Research has shown that learning a foreign language can provide the following four benefits:

  1. Greater learning skills
  2. Better management of everyday tasks and responsibilities
  3. Enhanced memory capability
  4. Deeper understanding of others’ feelings

Greater Learning Skills

Learning skills and brain functioning are related. Neurological studies have shown that the brains of children who have acquired or are acquiring a second language are actually larger in size than those of other children. The density of grey matter (brain) of the left brain of bilingual children is greater. What does this mean? This part of the brain is responsible for processing information and controlling aspects of sensory perception, memory, and speech. It seems that the brain can grow when needed!

Better Management of Everyday Tasks and Responsibilities

Bilingual children score higher on tests that involve creative thinking or problem-solving. The ability to translate abstract concepts from one language to another seems to also develop the skill of looking at problems in more than one way.

Enhanced Memory Capability

It is not surprising that the vocabulary size is doubled for many second language learners. They acquire vocabulary in the same amount in each of their languages—their first and second. However, the vocabulary of monolingual children is confined to their one and only language.

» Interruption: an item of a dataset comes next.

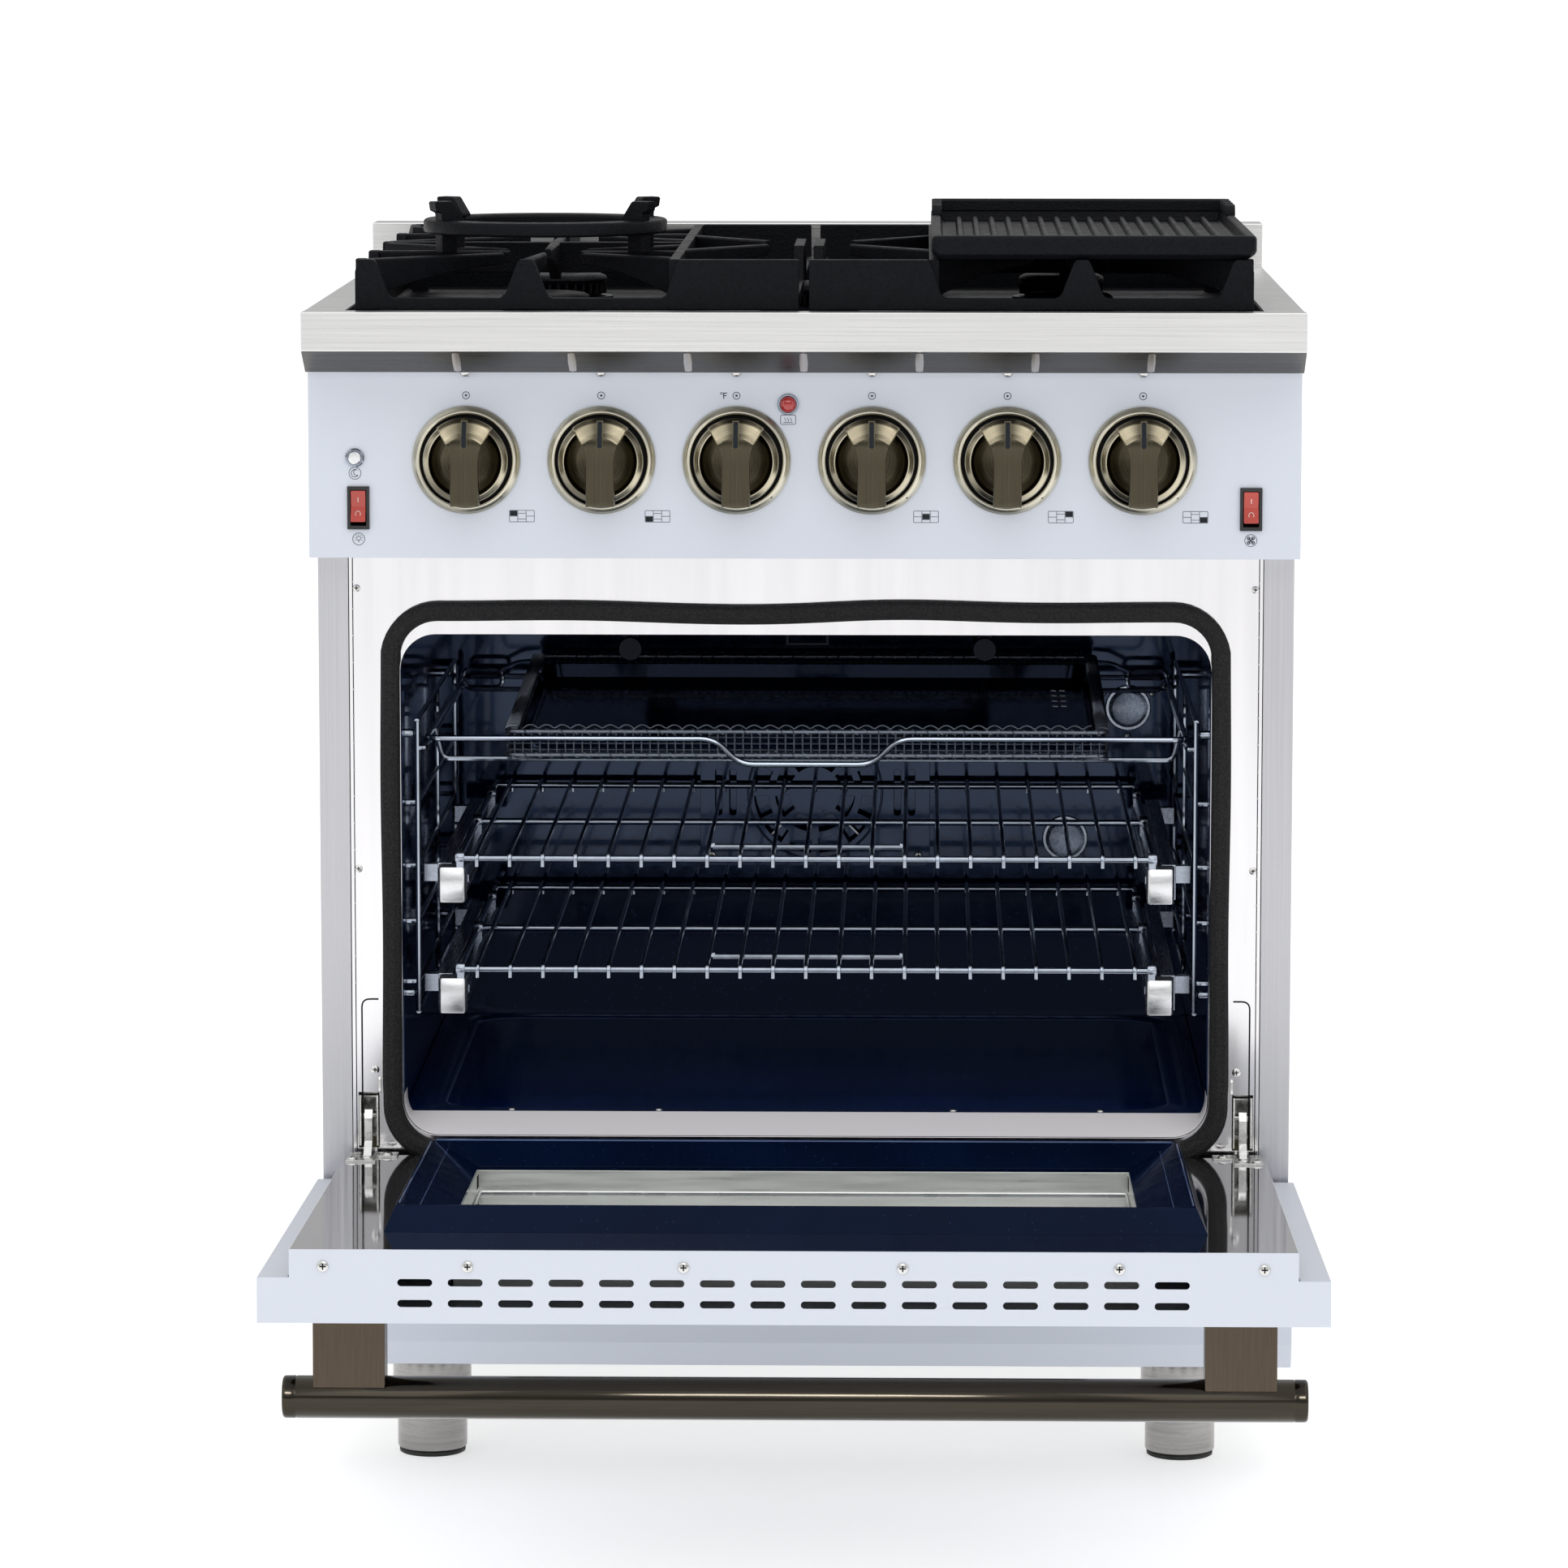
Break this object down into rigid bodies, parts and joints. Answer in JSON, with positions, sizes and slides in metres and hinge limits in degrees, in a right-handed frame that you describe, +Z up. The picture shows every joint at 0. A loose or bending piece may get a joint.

Deeper Understanding of Others’ Feelings

The ability to understand more deeply the feelings of others is also known as empathy. Being bilingual requires people to match their own language to the language of others. It also raises their social intelligence levels. This results in many bilinguals becoming more socially aware. They learn that there are more ways than one to view reality. They are more able to ‘navigate and negotiate complex social relationships and environments’.

Finally, and most importantly, because bilingual children acquire a greater capacity to sense the emotional state of other people, they become more sensitive to the importance of congeniality among family relationships, for example. Many become advocates of neighbourliness and peace at both community and societal levels.